Because she came to find out that a solitary life is not necessarily a lonely one.

And a hero doesn’t necessarily wear a cape.

****

Why couldn’t she match the socks? he would ask. How difficult is that?
The dryer eats them. They disappear, she would think, but would never dare say.

He would run a finger along the top of refrigerator. Dust. Grime.
Who checks there, she would think, but would never dare say.

I like my underwear folded twice, he would say.
You pull them on, who cares, she would think, but would never dare say.

Why would you go to dinner with Elsa? You have me.
I need to get out. I need to have more, but would never dare say.

The isolation was slow and insidious. His complaints endless and relentless.

Was every marriage like this?
People lie, she would think. Of course it is.
She excused. She dismissed. And she lied to herself.
And to others.

She always wanted children, albeit for selfish reasons. But it never happened.

It was her fault, he would say.
No, you’re shooting blanks, she would think.
Because she carried before.
Before.

But every afternoon at three o’clock she had a date.

Dr. Phil entered her living room and counseled her for free.

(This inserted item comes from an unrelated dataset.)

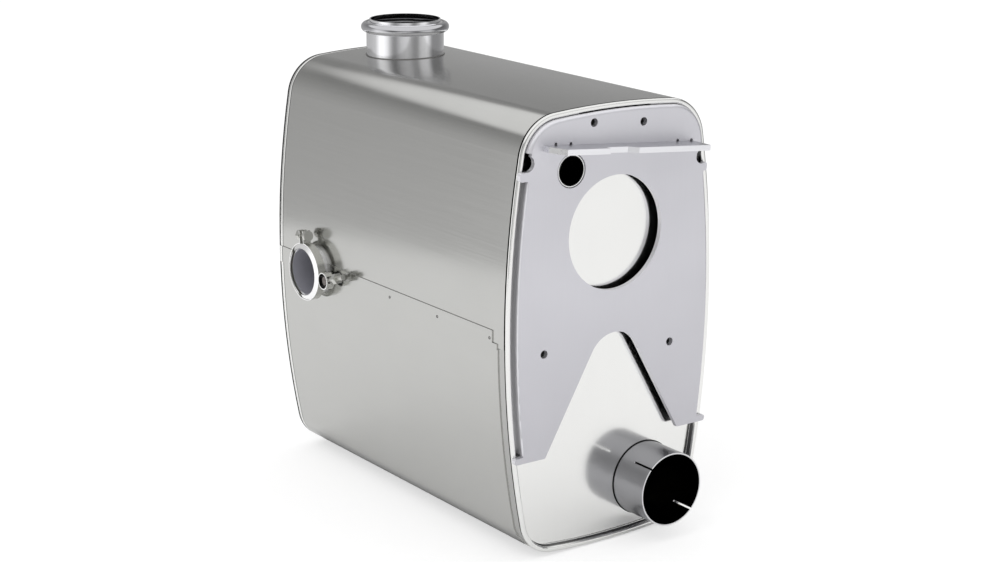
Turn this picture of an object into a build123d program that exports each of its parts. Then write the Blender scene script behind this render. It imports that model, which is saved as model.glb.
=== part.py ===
from build123d import *
import math
import os

# Catalytic muffler in millimetres: X across, Y from front to rear, Z up.
# The origin is on the mounting plate's front face, on the body's centre plane,
# at the height where the barrel section is widest.

# Body section, measured over the sheets
body_width = 364.0
body_height = 640.0
widest_height = 337.0
side_arc_radius = 1444.0
top_arc_radius = 1210.0
bottom_arc_radius = 1100.0
top_corner_radius = 64.0
bottom_corner_radius = 59.0

# Body length and the sheets around it
body_length = 609.6
sheet_thickness = 1.5
groove_width = 3.0
lap_top = 1.5
lap_depth = 22.5
lap_setback = 14.8
lap_notch = 11.0
lap_notch_depth = 17.3
fit_gap = 0.2
cut_margin = 1.0

# End caps with a hollow round rim
rim_width = 8.0
rim_depth = 3.2
rim_round = 3.1
rim_neck_inset = 4.0
cap_recess = 6.3
cap_corner_radius = 2.0
cap_thickness = 1.5
skirt_setback = 1.2
skirt_length = 30.0

# Inner liner, blanket and baffles
blanket_thickness = 10.0
blanket_end_gap = 0.6
liner_thickness = 1.0
baffle_thickness = 1.5
baffle_flange = 18.0
front_chamber = 82.0
rear_chamber = 167.0

# Catalysts
canister_side_gap = 42.0
canister_top_gap = 33.0
canister_between = 14.0
canister_wall = 1.5
canister_overhang = 14.0
mat_thickness = 5.5
mat_inset = 10.0
catalyst_inset = 10.8

# Inlet spigot with its bead and lip, heights measured from the crown
inlet_x = -3.0
inlet_rear_distance = 92.6
inlet_radius = 60.2
inlet_wall = 2.0
inlet_depth = 53.0
inlet_bead_rise = 42.0
inlet_bead_reach = 8.2
inlet_bead_half = 7.2
inlet_bead_step = 2.0
inlet_lip_radius = 55.2
inlet_lip_height = 4.1
inlet_lip_rise = 54.5

# Mixing pipe below the inlet
mixing_overlap = 30.0
mixing_wall = 1.5
mixing_hole_radius = 8.0
mixing_hole_rows = 5
mixing_hole_count = 6
mixing_hole_pitch = 34.0
mixing_low_row = 81.0

# Outlet pipe with its two clamping slots
outlet_side_distance = 111.0
outlet_floor_distance = 79.3
outlet_radius = 54.5
outlet_wall = 2.0
outlet_reach = 48.6
outlet_inside = 34.0
outlet_slot_width = 3.0
outlet_slot_length = 38.0
outlet_slot_angles = (135.0, -45.0)

# Sensor tube behind the plate
sensor_side_distance = 102.0
sensor_top_distance = 84.8
sensor_radius = 22.5
sensor_wall = 2.6
sensor_setback = 0.8
sensor_inside = 30.0
sensor_plate_gap = 1.4

# Mounting plate, heights measured down from the crown or up from the floor
plate_thickness = 7.0
plate_clearance = 0.2
plate_side_gap = 5.3
bend_radius = 2.0
crown_gap = 0.3
crown_bend_radius = 5.0
plate_foot_height = 151.0
plate_hole_radius = 81.8
plate_hole_x = -1.5
plate_hole_drop = 181.0
arch_half_angle = 29.7
arch_drop = 325.0
arch_radius = 45.0
toe_inset = 10.0
toe_height = 9.0
ear_height = 12.5
ear_left_inset = 15.5
ear_left_drop = 84.5
ear_right_inset = 19.5
ear_right_drop = 106.7
notch_radius = 10.8
notch_left_inset = 28.5
notch_left_drop = 67.0
notch_right_inset = 29.0
notch_right_drop = 91.5
relief_gap = 3.0
tip_round = 4.0

# Bolts and shelf share one small tilt
bracket_tilt = 5.0
bolt_hole_radius = 6.0
upper_bolt_x = 1.0
upper_bolt_drop = 26.2
upper_bolt_half_spacing = 43.6
lower_bolt_x = -11.0
lower_bolt_drop = 346.6
lower_bolt_half_spacing = 112.8
nut_across = 19.0
nut_height = 8.0
nut_bore_radius = 5.2

# Shelf
shelf_drop = 55.5
shelf_thickness = 8.0
shelf_depth = 36.5
shelf_left_inset = 54.0
shelf_right_inset = 45.0
shelf_chamfer = 13.0
shelf_chamfer_depth = 24.0
shelf_recess_left = -42.0
shelf_recess_right = -5.0
shelf_recess_ramp = 13.0
shelf_recess_depth = 9.0
shelf_left_tab_inset = 33.0
shelf_right_tab_inset = 17.3
shelf_tab_length = 25.5
shelf_relief_radius = 2.4
shelf_relief_rise = 1.2

# Side port and its flange
port_rear_distance = 111.6
port_z = -15.0
port_bore_radius = 35.5
port_wall = 2.0
port_reach = 25.0
port_mixing_gap = 5.0
port_flange_radius = 41.0
port_flange_front = 4.5
port_flange_thickness = 3.5
port_cone_depth = 2.5

# Clamp around the port flange
segment_thickness = 1.4
segment_lip_radius = 36.6
segment_back_step = 1.3
segment_shoulder = 42.0
segment_width = 18.0
segment_flank = 3.2
segment_count = 3
segment_gap_angle = 14.0
segment_turn = 44.0
band_thickness = 1.2
band_width = 13.0
ear_tab_height = 20.0
ear_tab_gap = 9.0
ear_tab_angle = 96.0
ear_bolt_radius = 4.0
ear_bolt_clearance = 0.3
ear_bolt_height = 12.0
ear_bolt_length = 24.0
ear_head_radius = 8.2
ear_head_height = 6.0
eye_outer_radius = 13.0
eye_wall = 1.6
eye_angle = -3.0
eye_slot_width = 9.0
eye_slot_height = 11.0
swing_bolt_radius = 4.0
swing_bolt_length = 52.0
swing_bolt_rise = 18.0
swing_nut_place = 28.0
clamp_nut_across = 15.0
clamp_nut_height = 9.0
trunnion_radius = 6.5
trunnion_length = 7.0
thread_gap = 0.05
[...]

From his virtual sessions, she found that she was full of dysfunction, depression and self-doubt. She lacked self-respect because her father left when she was twelve – a critical time in a girl’s life, apparently – and her mother dated every plaid shirt from Munsey’s Bar. And the most powerful role model for a child is the same sex parent, evidently. So she had no model at all. She could earn her degree in psychology from one hour a day, five days a week. She was her own case study. Observing. Offering commentary. But fell short of summation and true insight.

He would step in front of their fifty-two inch tv screen.
He’s blocking my view of Him.
“What are you watching this for?”
“It helps me unwind my tangled ball of string.”
“What the hell does that mean?” he would say, the disgust on his lips and in his eyes.
And then the insults would fly and hang in the air, suspended in their own speech bubbles. And they would press down on her chest until she couldn’t breathe. She would wait because he would eventually tire and isolate himself in his hovel he called his Man Shed.

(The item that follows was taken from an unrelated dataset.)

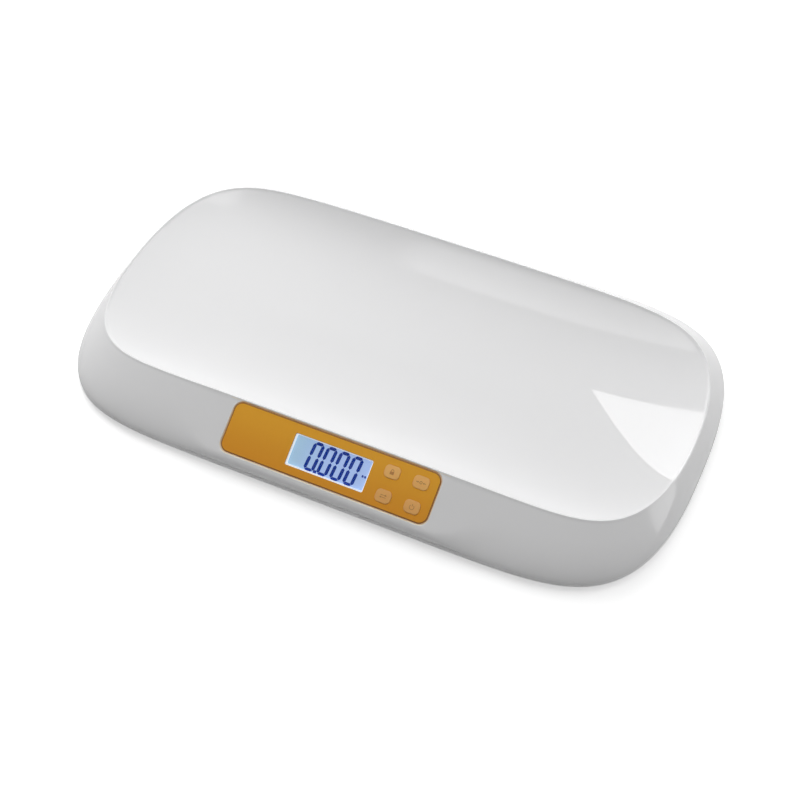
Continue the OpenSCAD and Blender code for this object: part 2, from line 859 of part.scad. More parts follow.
module battery_springs()
    color([0.78, 0.79, 0.80])
        for (i = [0 : battery_count - 1])
            translate([-cell_way(i) * well_x / 2, cell_y(i), cell_z])
                rotate([0, 90 * cell_way(i), 0]) {
                    tube_through(spring_path(spring_steps), spring_wire);
                    contact_plate();
                }

module battery_plates()
    color([0.78, 0.79, 0.80])
        for (i = [0 : battery_count - 1])
            translate([cell_way(i) * well_x / 2, cell_y(i), cell_z])
                rotate([0, -90 * cell_way(i), 0]) {
                    contact_plate();
                    cylinder(d = contact_dome_d, h = plate_room);
                }

// A point of the panel's frame, in the frame of the whole scale
function from_panel(x, y, z) = [
    x,
    panel_mid.x + y * cos(slope_angle) - z * sin(slope_angle),
    panel_mid.y + y * sin(slope_angle) + z * cos(slope_angle)
];

// Leads lie on the floor of the pan and rise to their sockets
lead_d = 2.2;
battery_lead_d = 1.6;
lead_gap = 0.1;
lead_bend = 6;
lead_out_x = 10;
lead_run = 14;
lead_z = pan_floor + lead_d / 2 + lead_gap;
function socket_end(s, shift) = from_panel(s.x + shift, s.y, -board_back - socket_t + 1);
function socket_turn(s, shift, back) =
    let (e = socket_end(s, shift))
    [e.x, e.y + back, lead_z];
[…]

Then her Dr. Phil said, “We teach people how to treat us.” She slid to the edge of the couch.
How could I have not heard that before? How could I have not learned this?
She felt cheated, like being taught half a syllabus. An incomplete preparation and then sent out into the world. Synapses responsible for her critical and independent thinking fired for the first time.
Epiphany they call it in sessions, don’t they?
She moved around the room like a caged animal and she was sure her aura was glowing red with sparks of orange. She grabbed the mirror off the wall and held it at arm’s length so she could witness her transformation. She would swear later that her whole body radiated. Then she assumed a meditative position on the couch. Mentally she observed her feelings as if she were a rat in a maze. Her psyche weaved its way through all the phases of grief because, of course, she felt she needed to grieve: Denial. Anger. Bargaining. Depression. Acceptance.

Denial, well, that was just her every day.

Anger. Never allowed. Ever.

She ignored Bargaining because there was no bargain with her father, no currency for her mother’s attention and no choice with her husband.

Depression was not next because it had already clung to her for years like stink on skunk.

That left her at Acceptance.
I could do that. What do the kids say now-a-days? It Is What It Is?

There’s a calmness with acceptance. A peace that had eluded her whole self was now permeating every cell and changing her DNA, changing who she was and will be. A conscious decision born of frustration, shame, passion and, yes, repressed anger.

Finally. There it was.

But the anger was just a flash. She was in the EZ Pass lane of cognitive and emotional growth. Dr. Phil would be so proud of her. She looked at the clock. One hour. She wrapped this up in the allotted time, sans commercials.

But this was her. And this was real.

Hidden and dormant was her identity, for too long. She felt she should be on top of a building overlooking the city with the wind flapping her cape.

And she left.
Alone is not necessarily lonely.

It all started with mismatched socks and ended with her freedom.

And a hero doesn’t necessarily wear a cape.